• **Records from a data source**

◇ ◇ ◇

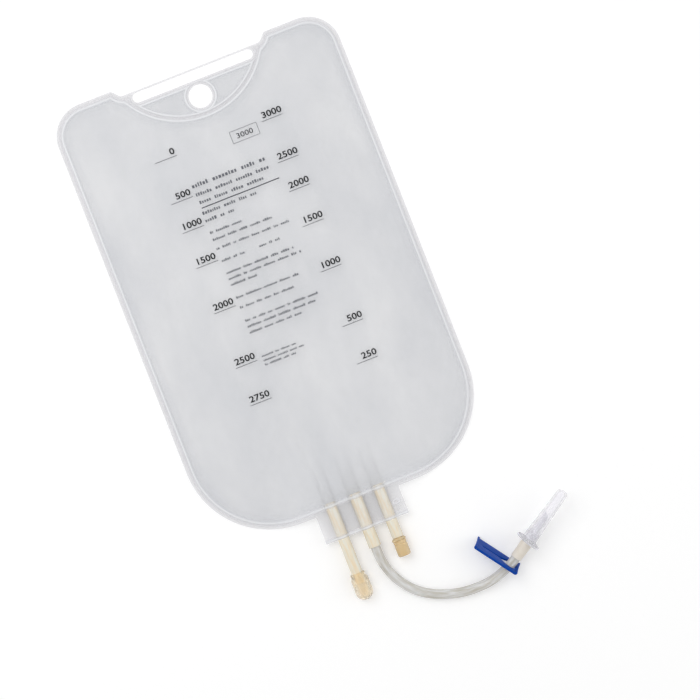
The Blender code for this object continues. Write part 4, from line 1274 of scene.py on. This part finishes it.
class FLUIDBAG_OT_clamp(bpy.types.Operator):
    """Makes the slide clamp: a plate with turned-up ends and a keyhole that runs from an eye to a slit"""

    bl_idname = "fluidbag.clamp"
    bl_label = "Slide clamp"

    def execute(self, context):
        eye, to_slit, across, face = clamp_axes()
        half = 0.0200
        eye_x = 0.0076 - half
        place = Matrix.Translation(eye - eye_x * to_slit)
        place = place @ Matrix((to_slit, across, face)).transposed().to_4x4()
        material = moulded("moulded polypropylene")
        strip, cutter = (
            bpy.data.objects.new(name, finish_mesh(name, *shape, material))
            for name, shape in (("strip", self.strip(half)), ("cutter", self.keyhole(eye_x)))
        )
        for made in (strip, cutter):
            context.scene.collection.objects.link(made)
        cut = strip.modifiers.new("keyhole", "BOOLEAN")
        cut.operation, cut.solver, cut.object = "DIFFERENCE", "EXACT", cutter
        ease = strip.modifiers.new("edges", "BEVEL")
        ease.width = context.scene.fluidbag_clamp.edge_round
        ease.segments = 3
        ease.limit_method = "ANGLE"
        ease.angle_limit = math.radians(50)
        ease.harden_normals = False
        context.view_layer.update()
        mesh = bpy.data.meshes.new_from_object(strip.evaluated_get(context.evaluated_depsgraph_get()))
        for made in (strip, cutter):
            bpy.data.objects.remove(made, do_unlink=True)
        mesh.transform(place)
        mesh.name = "clamp_plate"
        mesh.shade_smooth()
        mesh.set_sharp_from_angle(angle=math.radians(40))
        add_piece("clamp_plate", mesh)
        return {"FINISHED"}

    def strip(self, half):
        """The plate: a flat section with a lip at both ends, carried across it, its ends a little bowed."""
        low, high, wall, wide = -0.0009, 0.0009, 0.0018, 0.0090
        top, inner = high + 0.0010, half - wall
        end = np.concatenate(
            [
                arc((inner, low + wall), wall, -90, 0, 6),
                [(half, top - 0.0005), (half - 0.0002, top - 0.0001), (half - 0.0006, top)],
                [(inner + 0.0006, top), (inner + 0.0002, top - 0.0002), (inner, top - 0.0006)],
                [(inner, high + 0.0003), (inner - 0.0001, high + 0.0001), (inner - 0.0004, high)],
            ]
        )
        section = np.concatenate([end, end[::-1] * (-1.0, 1.0)])
        count = len(section)
        stations = np.linspace(-wide, wide, 17)
        x, z = (np.repeat(section[None, :, axis], len(stations), axis=0) for axis in (0, 1))
        y = np.repeat(stations[:, None], count, axis=1)
        outer = smooth_step((np.abs(x) - 0.0150) / 0.0040)
        bow = (1 - (stations / wide) ** 2)[:, None]
        x = x - np.sign(x) * outer * bow * 0.0003
        verts = np.stack([x, y, z], axis=2).reshape(-1, 3)
        ends = [list(range(count)), list(range(len(verts) - count, len(verts)))[::-1]]
        return verts, grid_quads(len(stations), count, False) + ends

    def keyhole(self, eye_x):
        """The block that cuts the keyhole: a round eye that narrows by a smooth step to a slit."""
        narrowing = 0.0125
        share = np.linspace(0, 1, 13)
        slit_end = eye_x + narrowing + 0.0140
        rise = KEYHOLE_EYE_RADIUS - KEYHOLE_SLIT_HALF
        edge = np.stack([eye_x + narrowing * share, -KEYHOLE_EYE_RADIUS + rise * smooth_step(share)], axis=1)
        outline = np.concatenate(
            [
                arc((eye_x, 0.0), KEYHOLE_EYE_RADIUS, 90, 270, 24)[:-1],
                edge,
                arc((slit_end - KEYHOLE_SLIT_HALF, 0.0), KEYHOLE_SLIT_HALF, -90, 90, 8),
                edge[:0:-1] * (1.0, -1.0),
            ]
        )
        count = len(outline)
        levels = (-0.003, 0.003)
        verts = np.concatenate([np.column_stack([outline, np.full(count, level)]) for level in levels])
        index = np.arange(count)
        after = (index + 1) % count
        faces = [index[::-1].tolist(), (index + count).tolist()]
        faces += np.column_stack([index, after, after + count, index + count]).tolist()
        return verts, faces


class FLUIDBAG_OT_cord(bpy.types.Operator):
    bl_idname = "fluidbag.cord"
    bl_label = "Cord"

    def execute(self, context):
        return {"FINISHED"}


class FLUIDBAG_PT_panel(bpy.types.Panel):
    """Lists the bag's settings and the steps that make it"""

    bl_idname = "FLUIDBAG_PT_panel"
    bl_label = "Fluid Bag"
    bl_space_type = "VIEW_3D"
    bl_region_type = "UI"
    bl_category = "Fluid Bag"

    def draw(self, context):
        layout = self.layout
        for group in SETTINGS:
            settings = getattr(context.scene, group)
            box = layout.box()
            for name in settings.__annotations__:
                box.prop(settings, name)
        for operator in OPERATORS:
            layout.operator(operator.bl_idname)


OPERATORS = (
    FLUIDBAG_OT_stage,
    FLUIDBAG_OT_fill_tube,
    FLUIDBAG_OT_films,
    FLUIDBAG_OT_scale_print,
    FLUIDBAG_OT_ports,
    FLUIDBAG_OT_spike_set,
    FLUIDBAG_OT_clamp,
    FLUIDBAG_OT_cord,
)
SETTINGS = {
    "fluidbag_film": BagFilmSettings,
    "fluidbag_print": PrintSettings,
    "fluidbag_clamp": ClampSettings,
    "fluidbag_stage": StageSettings,
}


def register():
    for group in (*SETTINGS.values(), *OPERATORS, FLUIDBAG_PT_panel):
        bpy.utils.register_class(group)
    for name, group in SETTINGS.items():
        setattr(bpy.types.Scene, name, bpy.props.PointerProperty(type=group))


def unregister():
    for name in SETTINGS:
        delattr(bpy.types.Scene, name)
    for group in (FLUIDBAG_PT_panel, *reversed(OPERATORS), *SETTINGS.values()):
        bpy.utils.unregister_class(group)


def main():
    register()
    bpy.ops.fluidbag.stage()
    bpy.ops.fluidbag.fill_tube()
    bpy.ops.fluidbag.films()
    bpy.ops.fluidbag.scale_print()
    bpy.ops.fluidbag.ports()
    bpy.ops.fluidbag.spike_set()
    bpy.ops.fluidbag.clamp()
    bpy.ops.fluidbag.cord()


if __name__ == "__main__":
    main()
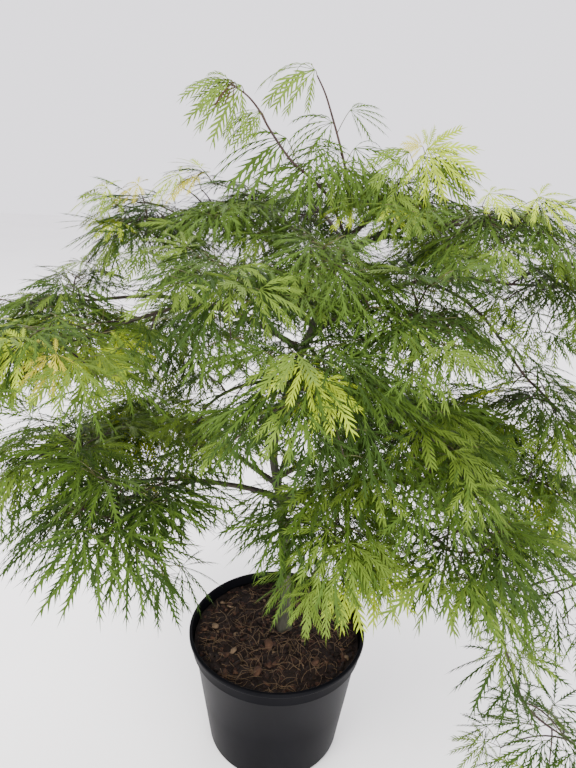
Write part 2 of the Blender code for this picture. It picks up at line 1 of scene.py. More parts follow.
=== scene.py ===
"""The looks of the potted weeping maple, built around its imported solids.

The limbs follow the rule and the numbers of the solids. Each mass of foliage grows on from
its limb by the same rule, with finer twigs and single leaves, near the reach of its solid.
"""
import json
import math
import random

import bpy
import numpy as np
from collections import namedtuple
from itertools import combinations
from mathutils import Matrix, Vector, noise

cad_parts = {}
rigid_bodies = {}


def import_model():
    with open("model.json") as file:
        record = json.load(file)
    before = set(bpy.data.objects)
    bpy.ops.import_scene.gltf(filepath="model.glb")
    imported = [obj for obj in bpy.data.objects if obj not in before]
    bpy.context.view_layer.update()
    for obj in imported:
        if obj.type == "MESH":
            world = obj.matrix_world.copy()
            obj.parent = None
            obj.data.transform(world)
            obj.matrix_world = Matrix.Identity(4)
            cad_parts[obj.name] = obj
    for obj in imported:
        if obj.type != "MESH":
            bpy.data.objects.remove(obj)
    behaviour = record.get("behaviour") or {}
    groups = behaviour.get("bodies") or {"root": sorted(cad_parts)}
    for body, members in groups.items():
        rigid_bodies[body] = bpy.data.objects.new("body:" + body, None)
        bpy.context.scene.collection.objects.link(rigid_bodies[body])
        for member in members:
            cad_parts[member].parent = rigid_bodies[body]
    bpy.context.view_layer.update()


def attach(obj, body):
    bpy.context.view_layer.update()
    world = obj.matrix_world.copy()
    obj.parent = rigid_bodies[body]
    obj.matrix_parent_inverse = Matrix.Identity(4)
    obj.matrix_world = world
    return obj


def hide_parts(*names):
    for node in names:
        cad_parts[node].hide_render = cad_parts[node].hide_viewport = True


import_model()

UP = Vector((0.0, 0.0, 1.0))
UP_ROW = np.array(UP)
FRONT = Vector((0.0, -1.0, 0.0))
FULL_TURN = 2.0 * math.pi
GOLDEN_ANGLE = math.pi * (3.0 - math.sqrt(5.0))

# Sizes shared with the solids
RIM_RADIUS = 0.115
POT_HEIGHT = 0.172
LIP_HEIGHT = 0.006
COLLAR_RADIUS = 0.1115
COLLAR_HEIGHT = 0.022
BODY_TOP_RADIUS = 0.1075
BASE_RADIUS = 0.0875
BASE_CORNER = 0.007
POT_WALL = 0.0018
POT_FLOOR = 0.0025
DRAIN_HOLES = 6
DRAIN_RADIUS = 0.006
DRAIN_CIRCLE = 0.062
DRAIN_TURN = 0.13
SOIL_TOP = 0.152
TRUNK_COURSE = [Vector(point) for point in (
    (0.009, 0.02, 0.1523), (0.009, 0.02, 0.25), (-0.003, 0.02, 0.349), (-0.013, 0.02, 0.42),
    (0.0, 0.02, 0.491), (0.035, 0.018, 0.606), (0.06, 0.015, 0.69),
)]
TRUNK_FOOT_RADIUS = 0.0068
TRUNK_TIP_RADIUS = 0.003
FLARE = 0.0065
FLARE_HEIGHT = 0.012
GRAFT_HEIGHT = 0.285
GRAFT_SWELL = 0.0018
GRAFT_LENGTH = 0.014
BOUGH_TIP_RADIUS = 0.0016
BOUGH_WANDER = 0.005
LIMB_TO_PARENT = 0.8
COURSE_STEPS = 24
ENTRY = 0.66
SEED = 4
SIDE_STEM_SHARES = (0.0, 0.125, 0.5, 0.85)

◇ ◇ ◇

• **Objective**
Only the lines from the one containing "Write part 2" through the one containing "import random" are to be retyped, both boundary lines included, with no other material.

• **Written response**
Write part 2 of the Blender code for this picture. It picks up at line 1 of scene.py. More parts follow.
=== scene.py ===
"""The looks of the potted weeping maple, built around its imported solids.

The limbs follow the rule and the numbers of the solids. Each mass of foliage grows on from
its limb by the same rule, with finer twigs and single leaves, near the reach of its solid.
"""
import json
import math
import random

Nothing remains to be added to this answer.